#### Requirement
Give every line of the material again, exactly as written.
===============
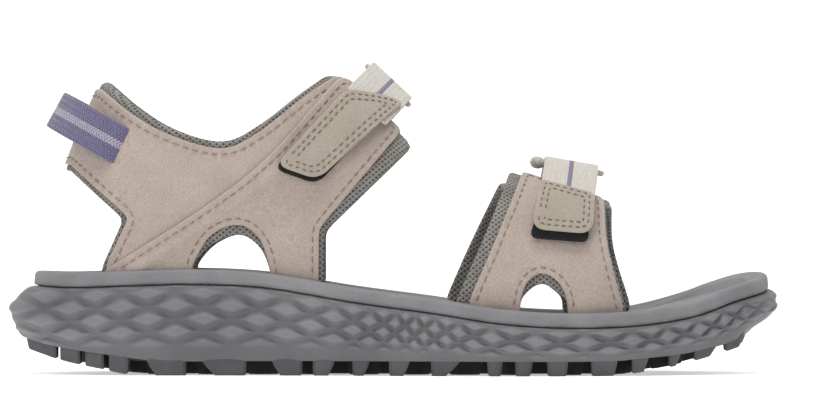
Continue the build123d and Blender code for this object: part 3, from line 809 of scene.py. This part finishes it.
def pillow_relief(x, z, joint):
    """Rows of rhombic pillows below the joint line. Each row is half a pitch on from the next, and the
    pitch and the row height change along the sole. A pillow rises by a smooth step from the edge, where
    |dx| + |dz| = 1 in shares of its half sizes, to its middle."""
    pitches = np.array([(-133, 18), (-100, 18), (-73, 19.4), (-53, 19.4), (-29, 17), (-22, 14.5),
                        (-9.5, 10.4), (-0.6, 7.4), (6, 6.2), (13, 7.4), (21, 9), (33, 14.2), (48, 16.6),
                        (60, 17), (75, 17), (89, 11.8), (101, 11), (115, 8), (134, 7)])
    xs = np.linspace(-140, 140, 1400)
    rate = 1 / np.interp(xs, pitches[:, 0], pitches[:, 1])
    phase_line = np.concatenate([[0], np.cumsum(0.5 * (rate[1:] + rate[:-1]) * np.diff(xs))])
    phase = np.interp(x, xs, phase_line)
    step = np.interp(x, [-133, -60, -20, 0, 60, 100, 133], [4.35, 4.4, 3.7, 3.1, 3.05, 2.8, 2.4])
    depth = joint - z
    row = depth / step - 0.72
    best = np.full(x.shape, 9.0)
    for k in (0, 1):
        index = np.floor(row) + k
        offset = 0.5 * np.mod(index, 2)
        dx = np.abs(phase - offset - np.round(phase - offset))
        best = np.minimum(best, np.sqrt((dx / 0.44) ** 2 + 0.004) + np.abs(row - index) / 0.74)
    pillow = smoothstep(1.06, 0.45, best)
    low_edge = np.interp(x, [-133, -60, -20, 40, 133], [21.0, 22.5, 17.5, 11.8, 9.5])
    fade = (1 - smoothstep(low_edge - 3.4, low_edge, depth)) * smoothstep(0.2, 1.4, depth)
    ends = (0.6 + 0.4 * smoothstep(-131, -122, x)) * (1 - 0.6 * smoothstep(112, 128, x))
    return pillow * fade * ends


plan, plan_normal = plan_outline(COLUMNS)
# the footbed's edge stands back from the outline, and most at the heel
edge_in = 2.5 + 3.8 * heel_curl(plan[:, 0]) + 0.2 * toe_curl(plan[:, 0])
PILLOW = 1.7          # height of a pillow
LUG_ROOT = 1.4        # how far a lug goes up into the sole above it


def outline_in(inset):
    """The sole's outline drawn in along its normals by an inset for each point."""
    return plan - plan_normal * inset[:, None]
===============
#### Result of this task
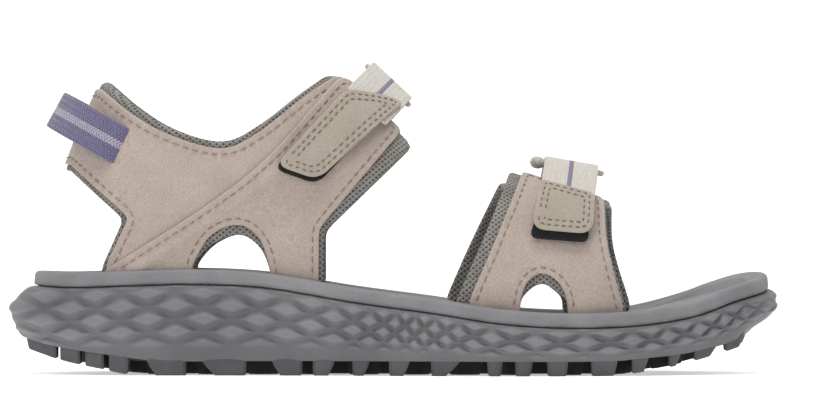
Continue the build123d and Blender code for this object: part 3, from line 809 of scene.py. This part finishes it.
def pillow_relief(x, z, joint):
    """Rows of rhombic pillows below the joint line. Each row is half a pitch on from the next, and the
    pitch and the row height change along the sole. A pillow rises by a smooth step from the edge, where
    |dx| + |dz| = 1 in shares of its half sizes, to its middle."""
    pitches = np.array([(-133, 18), (-100, 18), (-73, 19.4), (-53, 19.4), (-29, 17), (-22, 14.5),
                        (-9.5, 10.4), (-0.6, 7.4), (6, 6.2), (13, 7.4), (21, 9), (33, 14.2), (48, 16.6),
                        (60, 17), (75, 17), (89, 11.8), (101, 11), (115, 8), (134, 7)])
    xs = np.linspace(-140, 140, 1400)
    rate = 1 / np.interp(xs, pitches[:, 0], pitches[:, 1])
    phase_line = np.concatenate([[0], np.cumsum(0.5 * (rate[1:] + rate[:-1]) * np.diff(xs))])
    phase = np.interp(x, xs, phase_line)
    step = np.interp(x, [-133, -60, -20, 0, 60, 100, 133], [4.35, 4.4, 3.7, 3.1, 3.05, 2.8, 2.4])
    depth = joint - z
    row = depth / step - 0.72
    best = np.full(x.shape, 9.0)
    for k in (0, 1):
        index = np.floor(row) + k
        offset = 0.5 * np.mod(index, 2)
        dx = np.abs(phase - offset - np.round(phase - offset))
        best = np.minimum(best, np.sqrt((dx / 0.44) ** 2 + 0.004) + np.abs(row - index) / 0.74)
    pillow = smoothstep(1.06, 0.45, best)
    low_edge = np.interp(x, [-133, -60, -20, 40, 133], [21.0, 22.5, 17.5, 11.8, 9.5])
    fade = (1 - smoothstep(low_edge - 3.4, low_edge, depth)) * smoothstep(0.2, 1.4, depth)
    ends = (0.6 + 0.4 * smoothstep(-131, -122, x)) * (1 - 0.6 * smoothstep(112, 128, x))
    return pillow * fade * ends


plan, plan_normal = plan_outline(COLUMNS)
# the footbed's edge stands back from the outline, and most at the heel
edge_in = 2.5 + 3.8 * heel_curl(plan[:, 0]) + 0.2 * toe_curl(plan[:, 0])
PILLOW = 1.7          # height of a pillow
LUG_ROOT = 1.4        # how far a lug goes up into the sole above it


def outline_in(inset):
    """The sole's outline drawn in along its normals by an inset for each point."""
    return plan - plan_normal * inset[:, None]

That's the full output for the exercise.